The Claimant was editor-in-chief and founder of Chaos, Solitons and Fractals (‘CSF’), which is a journal “in the interdisciplinary field of Nonlinear Science, and Nonequilibrium and Complex Phenomena” and is published by Elsevier, the dominant force in the publication of scientific journals.
In 2008, after his retirement as editor-in-chief, the Defendants published a story about his departure written by Quirin Schiermeier under the headline “Self-publishing editor set to retire“. The article alleged that the Claimant had published his own research papers in CSF without subjecting them to the process of peer review which plays a vital part in establishing the robustness and credibility of academic work. It also referred to affiliations and honorary professorships claimed by the Claimant which the writer was unable to verify.
The interim judgment
The problems which can arise from a claimant representing themselves in the context of a complex High Court action are highlighted in an interim judgment ( EWHC 1468 (QB)) handed down by Eady J on June 10 2011 in response to a number of applications by the Defendants. These were made in an attempt to narrow the number of issues in the case (both in the pleadings and in witness statements), and to resolve problems surrounding inadequate disclosure of documents on the part of the Claimant.
Much of the evidence introduced in the Claimant’s amended pleadings which the Defendants sought to exclude related to what he referred to in the course of the hearing as “a form of conspiracy” involving the Defendants and others. This appears to have largely revolved around what the Claimant referred to as “the despicable blog” El Naschie Watch, whose author is highly critical of him. The judge agreed with the Defendants’ submission that the blog has no true relevance to the issues in the case; further allegations made in highly colourful terms connecting the blog to the Defendant publisher via a journalist at German newspaper Die Ziet (who had also written about the Claimant) were also dismissed as irrelevant.
A number of restrictions applied for by the Defendants in relation to the Claimant’s witness statements were also granted by Eady J. In particular he excluded references to a range of publications in print and online republishing the material in the Nature article, which the Claimant introduced for the purpose of aggravating damages. On this point, the judge referred to Clarke v Bain  EWHC 2636, a decision relied on by the Defendants for their submission that it would be disproportionate for them to have to deal with these further publications where some had not even been clearly identified. In Clarke, Tugendhat J considered, in relation to further publications, whether
“the cost of pleading, proving and contesting the allegations…could be proportionate to any benefit that the Claimant could expect to obtain if he were to succeed in establishing his case.”

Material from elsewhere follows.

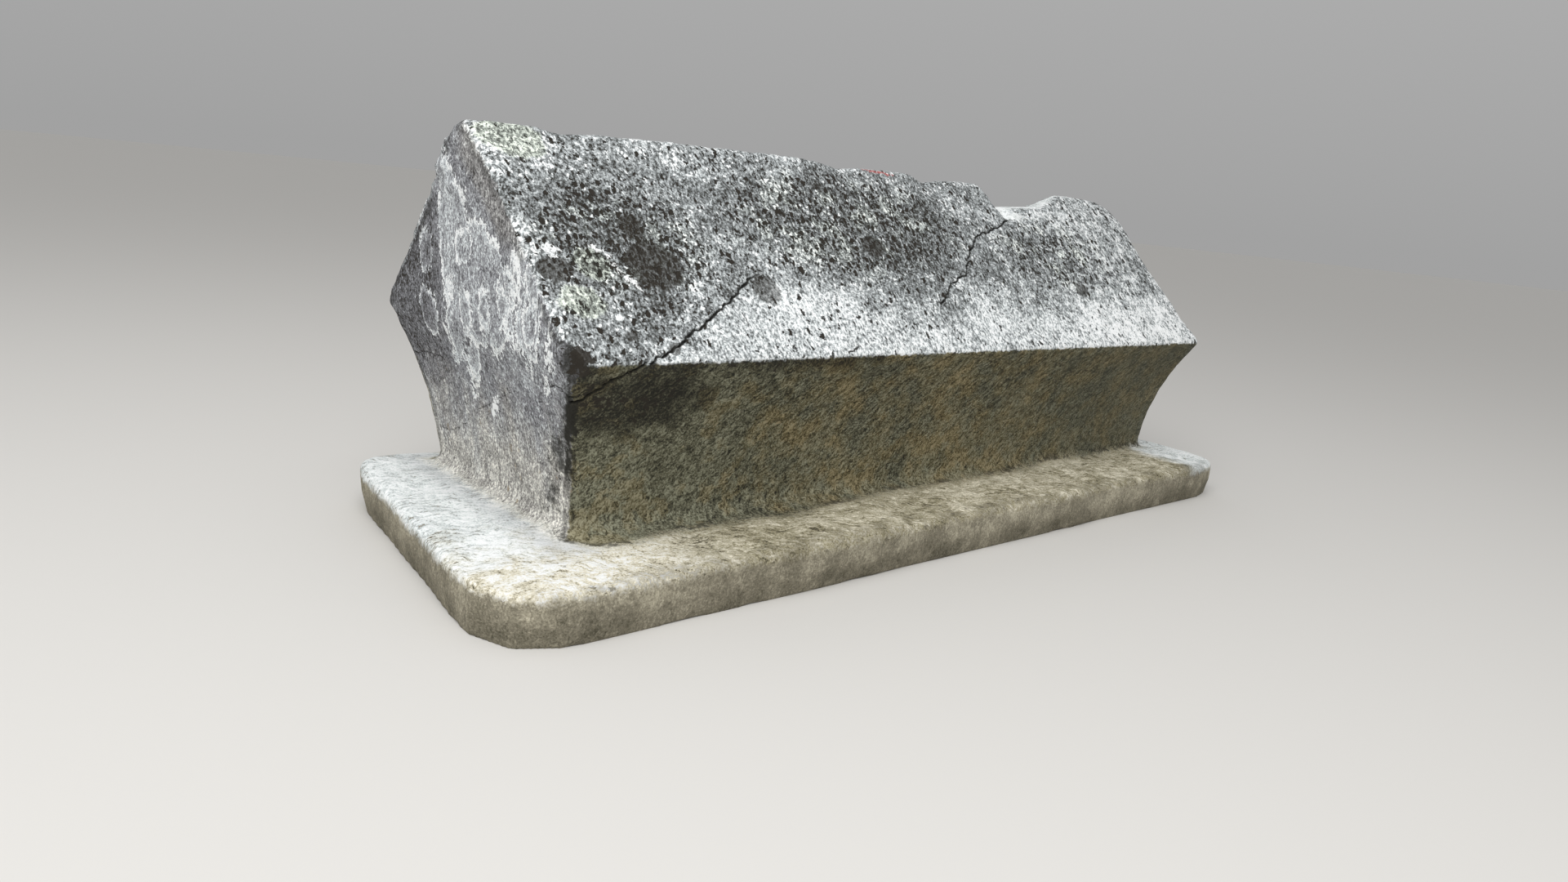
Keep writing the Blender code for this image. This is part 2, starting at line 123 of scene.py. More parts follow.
# Thin growths and stains: kind, face, half width in metres, and the line in shares
LINES = (
    ("white", "roof", 0.005, ((-0.877, 0.456), (-0.85, 0.416), (-0.842, 0.366), (-0.828, 0.332),
        (-0.807, 0.297))),
    ("red", "roof", 0.004, ((-0.06, 0.965), (0.029, 0.945))),
    # A dark band just under the eave: soot, with painted shade under the overhang
    ("stain", "wall", 0.008, ((-0.9, 0.97), (-0.62, 0.995), (-0.3, 0.985))),
    ("run", "wall", 0.006, ((-0.208, 0.87), (-0.212, 0.743), (-0.234, 0.528))),
    ("run", "wall", 0.006, ((-0.93, 0.08), (-0.9, 0.085))),
    ("run", "wall", 0.005, ((-0.925, 0.925), (-0.905, 0.945))),
    ("run", "wall", 0.003, ((-0.945, 0.94), (-0.955, 0.86), (-0.965, 0.78))),
)

# Cracks: face, half width and depth in metres, and the line in shares; the first three are open
CRACKS = (
    ("roof", 0.0018, 0.01, ((0.415, 0.755), (0.327, 0.681), (0.22, 0.617), (0.19, 0.56), (0.158, 0.512),
        (0.13, 0.45), (0.103, 0.392), (0.066, 0.37), (0.022, 0.328), (-0.002, 0.29), (-0.016, 0.256),
        (-0.04, 0.236))),
    ("roof", 0.0019, 0.01, ((-0.547, 0.349), (-0.595, 0.283), (-0.647, 0.223), (-0.692, 0.166),
        (-0.752, 0.1), (-0.796, 0.047), (-0.83, 0.03), (-0.852, -0.02))),
    ("wall", 0.0018, 0.009, ((-0.845, 1.03), (-0.88, 0.955), (-0.917, 0.892), (-0.945, 0.83),
        (-0.974, 0.77), (-1.0, 0.72))),
    ("roof", 0.0008, 0.003, ((-0.525, 0.366), (-0.547, 0.349))),
    ("roof", 0.0012, 0.004, ((-0.388, 0.014), (-0.366, 0.031), (-0.35, 0.048))),
    ("roof", 0.0008, 0.003, ((-0.615, 0.209), (-0.606, 0.167), (-0.61, 0.134))),
    ("wall", 0.001, 0.004, ((-0.06, 1.02), (-0.11, 0.93), (-0.15, 0.87))),
    ("end", 0.0005, 0.003, ((0.293, 0.21), (0.219, 0.228), (0.156, 0.232), (0.102, 0.241))),
    ("end", 0.0005, 0.003, ((0.116, 0.071), (0.033, 0.094), (-0.005, 0.128), (-0.032, 0.154),
        (-0.092, 0.186), (-0.186, 0.232))),
    ("end", 0.0008, 0.004, ((-0.277, 0.264), (-0.311, 0.274), (-0.345, 0.26), (-0.389, 0.25))),
)
OPEN_CRACKS = 3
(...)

He balanced this consideration against the detriment to the parties and the public of continuing proceedings. Eady J accordingly excluded the references to these further publications on the grounds of proportionality, along with eight other topics raised by the Claimant’s witness statements.

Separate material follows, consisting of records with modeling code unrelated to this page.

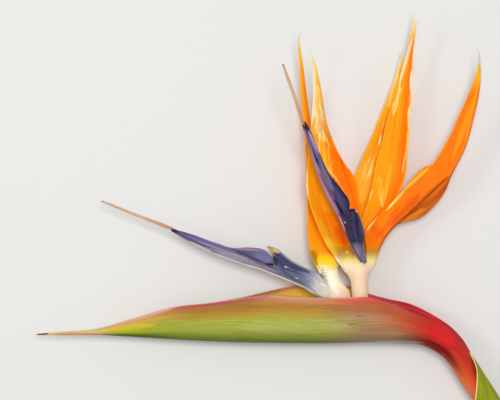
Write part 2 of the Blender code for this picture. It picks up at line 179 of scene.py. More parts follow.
floor_mesh = bpy.data.meshes.new("floor")
corners = [(x * FLOOR_HALF, y * FLOOR_HALF, -FLOOR_DROP) for x, y in ((-1, -1), (1, -1), (1, 1), (-1, 1))]
floor_mesh.from_pydata(corners, [], [(0, 1, 2, 3)])
floor = bpy.data.objects.new("floor", floor_mesh)
bpy.context.scene.collection.objects.link(floor)
floor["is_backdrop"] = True
floor_paint = bpy.data.materials.new("floor_paint")
floor_paint.use_nodes = True
floor_paint.node_tree.nodes["Principled BSDF"].inputs["Base Color"].default_value = (0.74, 0.74, 0.73, 1)
floor_paint.node_tree.nodes["Principled BSDF"].inputs["Roughness"].default_value = 0.7
floor_mesh.materials.append(floor_paint)

# %% [markdown]
# ## Skins
# A petal is a thin closed skin: two sheets of points with a rim between them. A tube is a stack of rings
# with a closed end. Both are made here from whole arrays of points. Each keeps a UV map called skin,
# with U across the piece and V along it, so a pattern can follow the surface. A Solidify modifier could
# give a sheet its thickness, but not one that thins towards the margins, as a petal's does.

# %% Put points and faces into a piece
def make_piece(name, points, faces, corner_uv, node, look, marks=None):
    """Make one closed piece whose faces point outwards, and let it stand for a solid of the frame.

    The volume inside is a third of the sum of corner . (edge x edge). Where it is negative the faces
    point inwards, so every face is turned round.
    """
    points = np.asarray(points, float)
    a, b, c, d = (points[faces[:, k]] for k in range(4))
    volume = np.einsum("ij,ij->", a, np.cross(b, c)) + np.einsum("ij,ij->", a, np.cross(c, d))
    if volume < 0:
        faces = faces[:, ::-1]
        corner_uv = corner_uv[:, ::-1]
    mesh = bpy.data.meshes.new(name)
    rows = [tuple(dict.fromkeys(face)) for face in faces.tolist()]
    mesh.from_pydata(points.tolist(), [], rows)
    kept = np.array([[corner not in face[:k] for k, corner in enumerate(face)] for face in faces.tolist()])
    layer = mesh.uv_layers.new(name="skin")
    layer.data.foreach_set("uv", corner_uv[kept].astype(np.float32).ravel())
    for mark, values in (marks or {}).items():
        attribute = mesh.attributes.new(mark, "FLOAT", "POINT")
        attribute.data.foreach_set("value", np.asarray(values, np.float32).ravel())
    mesh.shade_smooth()
    mesh.materials.append(look)
    piece = bpy.data.objects.new(name, mesh)
    bpy.context.scene.collection.objects.link(piece)
    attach(piece, "root")
    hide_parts(node)
    print(name, "has", len(points), "points and", len(faces), "faces")
    return piece


def outward(sheet):
    """Unit normals of a sheet of points: the slope across it times the slope along it."""
    normals = np.cross(np.gradient(sheet, axis=1), np.gradient(sheet, axis=0))
    return normals / np.maximum(np.linalg.norm(normals, axis=2, keepdims=True), 1e-12)


def skin_between(front, back):
    """Points, faces and UVs of a closed skin: a front sheet, a back sheet, and a rim that joins them."""
    rows, columns = front.shape[:2]
    index = np.arange(rows * columns).reshape(rows, columns)
    face = np.stack((index[:-1, :-1], index[1:, :-1], index[1:, 1:], index[:-1, 1:]), -1).reshape(-1, 4)
    loop = np.concatenate((index[0, :-1], index[:-1, -1], index[-1, :0:-1], index[:0:-1, 0]))
    after = np.roll(loop, -1)
    rim = np.stack((loop, after, after + index.size, loop + index.size), -1)
    faces = np.concatenate((face, face[:, ::-1] + index.size, rim))
    along, across = np.meshgrid(np.linspace(0, 1, rows), np.linspace(0, 1, columns), indexing="ij")
    uv = np.stack((across, along), -1).reshape(-1, 2)
    uv = np.concatenate((uv, uv))
    points = np.concatenate((front.reshape(-1, 3), back.reshape(-1, 3)))
    return points, faces, uv[faces]


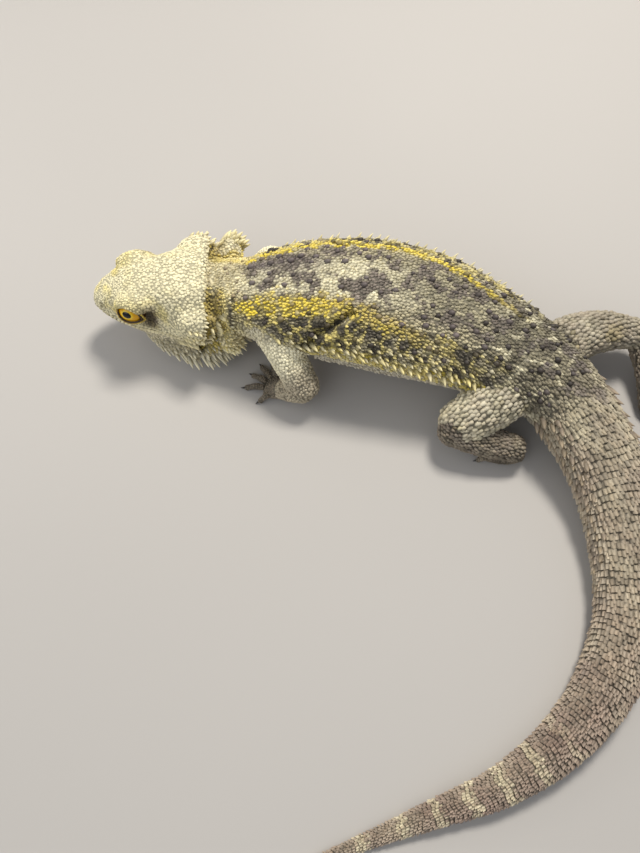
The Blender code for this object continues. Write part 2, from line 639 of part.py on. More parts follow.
class SpineSetter:
    """Plants spines on nodes and refuses any that would meet another node or another node's spine."""

    def __init__(self, nodes):
        graph = bpy.context.evaluated_depsgraph_get()
        self.trees = {name: BVHTree.FromObject(obj, graph) for name, obj in nodes.items()}
        self.boxes = {name: self.box(obj) for name, obj in nodes.items()}
        self.planted = []
        self.waiting = {}

    @staticmethod
    def box(obj):
        points = np.array([v.co for v in obj.data.vertices])
        return points.min(axis=0) - 0.002, points.max(axis=0) + 0.002

    def clear(self, node, spots):
        for name, tree in self.trees.items():
            if name == node:
                continue
            low, high = self.boxes[name]
            for spot, margin in spots:
                if np.any(np.array(spot) < low - margin) or np.any(np.array(spot) > high + margin):
                    continue
                near, normal, _, distance = tree.find_nearest(spot)
                if near is not None and (distance < margin or (spot - near).dot(normal) < 0):
                    return False
        for other, ends in self.planted:
            if other == node:
                continue
            for spot, margin in spots:
                if any((spot - end).length < margin + 1.3 * MM for end in ends):
                    return False
        return True

    def plant(self, node, root, way, kind, scale=1.0, droop=0.0):
        """Sets one spine: root in millimetres, way its direction, droop how far its tip bends down."""
        length, radius = kind[0] * scale * MM, kind[1] * min(scale, 1.15) * MM
        way = way.normalized()
        root = root * MM
        side, up = frame_along(way if abs(way.z) < 0.98 else way + Vector((0.2, 0, 0)))
        tip = root + way * length + Vector((0, 0, -droop * length))
        spots = [(root, radius + 0.5 * MM), (root.lerp(tip, 0.5), 0.7 * radius + 0.4 * MM), (tip, 0.6 * MM)]
        if tip.z < 0.8 * MM or not self.clear(node, spots):
            return
        rings = [[root + way * along * length + (side * math.cos(a) + up * math.sin(a)) * radius * wide
                  + Vector((0, 0, -droop * length * max(along, 0) ** 2))
                  for a in (math.tau * (i + 0.5) / SPINE_SIDES for i in range(SPINE_SIDES))]
                 for along, wide in ((-0.45, 0.9), (0.45, 0.62))]
        self.planted.append((node, [root, root.lerp(tip, 0.5), tip]))
        self.waiting.setdefault(node, []).append([*rings, [tip]])

    def fuse(self, nodes):
        """Joins each node with its own spines in one union."""
        for name, spines in self.waiting.items():
            group = make_collection(name + "_spines")
            for rings in spines:
                loft("spine", rings, group)
            boolean(nodes[name], "UNION", group)


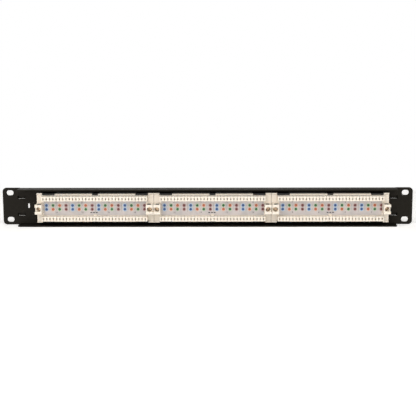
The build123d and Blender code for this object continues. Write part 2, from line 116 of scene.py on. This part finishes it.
class NodeSheet:
    """A material's node tree, with short calls for the nodes that every finish here is made of."""

    def __init__(self, name: str) -> None:
        """Start an empty material with one shader and its output.

        Args:
            name: The material's name.
        """
        self.material = bpy.data.materials.new(name)
        self.material.use_nodes = True
        self.tree = self.material.node_tree
        self.shader = self.tree.nodes["Principled BSDF"]
        self._place = self.tree.nodes.new("ShaderNodeTexCoord").outputs["Object"]

    def put(self, **values: object) -> None:
        """Set constants on the shader's own sockets, with spaces in the socket names as underscores."""
        for name, value in values.items():
            self.shader.inputs[name.replace("_", " ")].default_value = value

    def feed(self, name: str, source: bpy.types.NodeSocket) -> None:
        """Link a node's output to one of the shader's sockets."""
        self.tree.links.new(source, self.shader.inputs[name])

    def stretched(self, scale: Point) -> bpy.types.NodeSocket:
        """Object coordinates multiplied by a scale along each axis.

        Args:
            scale: Multipliers along X, Y and Z.

        Returns:
            The stretched coordinates.
        """
        mapping = self.tree.nodes.new("ShaderNodeMapping")
        mapping.inputs["Scale"].default_value = scale
        self.tree.links.new(self._place, mapping.inputs["Vector"])
        return mapping.outputs["Vector"]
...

The Claimant was refused an application for another adjournment and, from these inauspicious beginnings, started his action in the High Court before Sharp J on Friday, 11 November 2011. Both sides have adduced expert evidence, although the Claimant was described at the interim stage as being
“somewhat dismissive of the relevance of expert evidence in this case, largely on the basis that his field of special scientific knowledge is so narrow and fluid that it is difficult for him to conceive of anyone qualifying as having sufficient “expert” knowledge of the field”
As reported in The Guardian, the Defendants called Professor Neil Turok, a cosmologist and director of the Perimeter Institute in Canada, who described himself as applying unified theories to “the most difficult questions in cosmology”, to assess the value of the Claimant’s work. Turok questioned the logic and clarity of presentation of some of the Claimant’s ideas and, in response, the Claimant said that even Albert Einstein had made mistakes in his publications:
“Einstein is the most sloppy scientist ever. He never defined his quantities, he doesn’t put in references and he made so many mistakes of mathematics and concepts.”

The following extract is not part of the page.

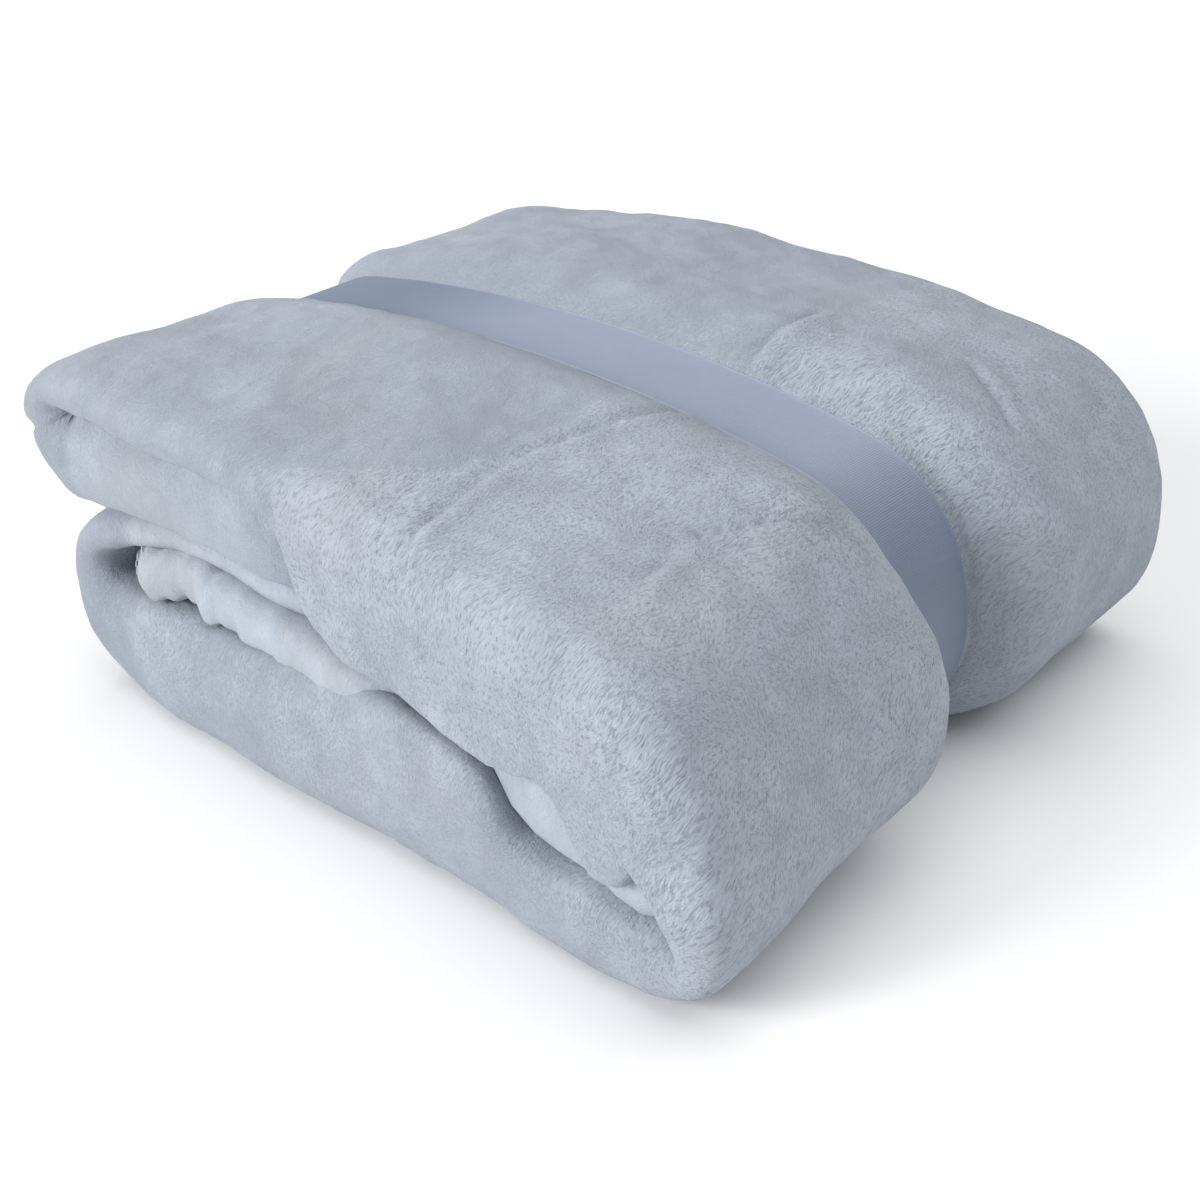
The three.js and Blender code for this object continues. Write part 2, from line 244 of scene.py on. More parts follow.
# heights of the front rims along X: the lower rim of the top layer's hanging front edge, the rounded top
# of the bottom layer, which puffs up in the middle, and the core fold, which is squeezed out of the gap
# between the two in two rounded tongues
frontRims = {
    "flapX": (-26, -5, 13, 34, 58, 76, 99, 114, 126, 138, 146, 150, 153, 156, 159, 165, 172, 180, 187, 192),
    "flapZ": (156, 150, 110, 103, 105, 103, 102, 98, 102, 110, 103, 93, 84, 77, 73, 74, 77, 82, 82, 62),
    "bottomX": (-168, -60, -30, 30, 57, 96, 108, 113, 118, 128, 140, 155, 162, 176, 187, 192),
    "bottomZ": (64, 70, 74, 87, 96, 96, 92, 83, 64, 56, 54, 57, 54, 50, 48, 50),
    "flapStart": (-20, 8), "flapRadius": 3.8, "flapCorner": 30,
    "flapShares": (0.3, 0.5, 0.8),                          # where the flap's rim, face and corner start
    "stretchStart": 40, "wrapTip": 144, "pocketEnd": 192,   # where the rows of top and wrap reach along X
    "bottomShare": 0.3, "wrapFade": (0.38, 0.63),           # shares of the wrap, from bottom to top
    "turnRise": 4, "puffDepth": 45,
    "tongueX": (95, 107, 112, 117, 124, 135, 147, 152, 158, 164, 172, 180, 188),
    "tongueTop": (96, 98, 100, 102, 108, 114, 110, 100, 84, 82, 86, 90, 88),
    "tongueBottom": (84, 84, 78, 66, 56, 53, 54, 57, 57, 53, 49, 50, 57),
    "tongueStart": 92, "tongueReach": 30, "tongueSetback": 6,
    "tongueFade": (70, 100), "tongueShown": (84, 98),
    "hiddenSetback": 25, "hiddenFrom": (-20, 4), "coreHiddenFrom": (38, 62),
}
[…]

He went on to accuse Turok of having “no idea” about mathematics and of lacking the qualifications necessary to assess his work. His cross-examination had to be kept on track by Sharp J who reminded him that the question and answer format did not allow for long statements on his part.
Earlier in the week, as reported in New Scientist, the Claimant also had the opportunity to cross-examine Schiermeier, who stood by the content of the 2008 article, saying
“We wrote the article because you published 58 papers in one year in a journal where you acted as editor-in-chief. That is unusual and potentially unethical.”
The Claimant responded that it was not unheard of for journals to publish non peer-reviewed work (a point which is discussed at some length on this Economics forum, with reference to the case). The Claimant explained that he feared theft, saying
“We published my work to secure it. Senior people are above this childish, vain practice of peer review.”
The case seems to offer ammunition to libel reformers. Even in the absence of the ill-advised and incoherent aspects of his case which were excluded before trial, and of the implicit comparisons of his work to Einstein’s made during the first five days at the High Court, his claim against a venerable and highly respected scientific journal seems a poor substitute for meeting their allegations head on in some form of correspondence or public debate. Moreover, the journal had published the Claimant’s own defence of his methods in running CSF, that he sought to emphasise scientific content above impressive affiliations, in the original article.
A spokesperson for the Libel Reform campaign, speaking to the Guardian, commented that reform can’t come soon enough, since
“Scientists expect publications like Nature to investigate and write about controversies within the scientific community. The threat of libel action is preventing scientific journals from discussing what is good and bad science.”
However, the public interest defence argued for by campaigners is one which is already being employed. The BBC reports that Andrew Caldecott QC’s opening statement for the Defendants described their defence as relying on the article being “true, honest opinion and responsible journalism on an issue of public interest”.
As the choice of witnesses indicates, the case does touch on the seemingly incomprehensible branch of physics in which the Claimant has made his academic career. In this respect there is a threat of a libel action stifling academic debate, and a similarity to BCA v Singh 2010 EWCA Civ 350, where opinions expressed in a controversy on what was essentially a scientific matter were at issue. But it is also about the methods he employed in running a publication in the context of a widely recognised system of accreditation and review, and about allegations regarding the professional affiliations which feature on his website. These are the kind of criticisms that might be made about any professional person, and would not necessarily come under scope of a scientific exception for “rigorous debate” on good and bad science urged by campaigners.
Gervase de Wilde is a former journalist at the Daily Telegraph and a student barrister.